What needs to be done
Among the entries below, one stretch runs from the line that contains "bpy.data.objects.remove(obj)" through the line that contains "CERAMIC_TOP_Z = 49.8". Repeat that stretch exactly, ends included, and only that.

Records shown
◆ ◆ ◆ ◆
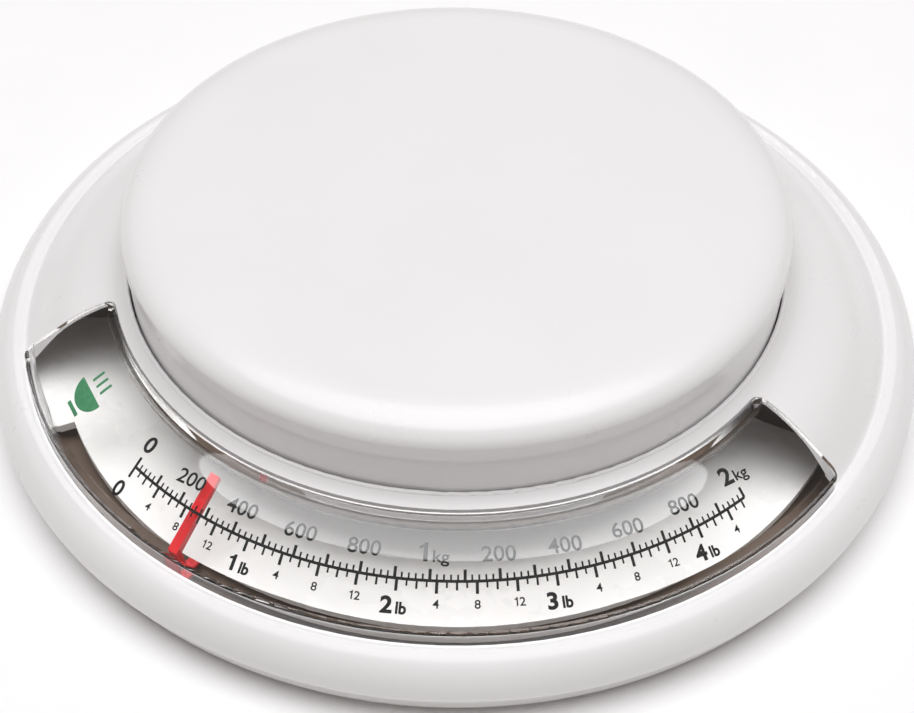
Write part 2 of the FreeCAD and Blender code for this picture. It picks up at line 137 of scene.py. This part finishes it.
◆ ◆ ◆ ◆
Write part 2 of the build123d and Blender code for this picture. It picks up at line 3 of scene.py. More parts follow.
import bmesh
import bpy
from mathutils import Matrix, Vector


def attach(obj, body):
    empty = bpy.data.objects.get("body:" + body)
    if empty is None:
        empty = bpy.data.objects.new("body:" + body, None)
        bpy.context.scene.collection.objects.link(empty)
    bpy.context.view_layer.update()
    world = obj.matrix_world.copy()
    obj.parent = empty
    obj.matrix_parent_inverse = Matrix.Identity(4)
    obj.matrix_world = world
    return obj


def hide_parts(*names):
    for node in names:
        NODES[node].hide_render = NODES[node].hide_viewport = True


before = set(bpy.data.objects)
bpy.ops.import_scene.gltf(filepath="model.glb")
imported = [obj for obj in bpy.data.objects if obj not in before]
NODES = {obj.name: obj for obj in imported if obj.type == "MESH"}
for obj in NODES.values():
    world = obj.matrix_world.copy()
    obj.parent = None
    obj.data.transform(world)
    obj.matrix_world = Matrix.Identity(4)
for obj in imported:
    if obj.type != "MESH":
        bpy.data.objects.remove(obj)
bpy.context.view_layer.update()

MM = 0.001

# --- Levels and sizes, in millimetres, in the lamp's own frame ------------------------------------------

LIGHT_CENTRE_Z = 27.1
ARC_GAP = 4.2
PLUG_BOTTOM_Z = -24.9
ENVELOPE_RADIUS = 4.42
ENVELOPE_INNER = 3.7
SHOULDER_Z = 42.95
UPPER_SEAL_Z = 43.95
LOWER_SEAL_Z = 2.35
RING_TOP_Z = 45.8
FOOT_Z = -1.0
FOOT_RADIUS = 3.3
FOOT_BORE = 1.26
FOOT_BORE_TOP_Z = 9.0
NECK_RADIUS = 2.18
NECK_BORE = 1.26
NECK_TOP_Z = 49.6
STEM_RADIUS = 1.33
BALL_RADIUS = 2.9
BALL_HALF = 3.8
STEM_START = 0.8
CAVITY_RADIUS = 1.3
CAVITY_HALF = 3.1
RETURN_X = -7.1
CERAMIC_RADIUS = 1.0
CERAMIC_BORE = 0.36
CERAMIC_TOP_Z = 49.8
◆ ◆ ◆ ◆
Answer for this exercise
        bpy.data.objects.remove(obj)
bpy.context.view_layer.update()

MM = 0.001

# --- Levels and sizes, in millimetres, in the lamp's own frame ------------------------------------------

LIGHT_CENTRE_Z = 27.1
ARC_GAP = 4.2
PLUG_BOTTOM_Z = -24.9
ENVELOPE_RADIUS = 4.42
ENVELOPE_INNER = 3.7
SHOULDER_Z = 42.95
UPPER_SEAL_Z = 43.95
LOWER_SEAL_Z = 2.35
RING_TOP_Z = 45.8
FOOT_Z = -1.0
FOOT_RADIUS = 3.3
FOOT_BORE = 1.26
FOOT_BORE_TOP_Z = 9.0
NECK_RADIUS = 2.18
NECK_BORE = 1.26
NECK_TOP_Z = 49.6
STEM_RADIUS = 1.33
BALL_RADIUS = 2.9
BALL_HALF = 3.8
STEM_START = 0.8
CAVITY_RADIUS = 1.3
CAVITY_HALF = 3.1
RETURN_X = -7.1
CERAMIC_RADIUS = 1.0
CERAMIC_BORE = 0.36
CERAMIC_TOP_Z = 49.8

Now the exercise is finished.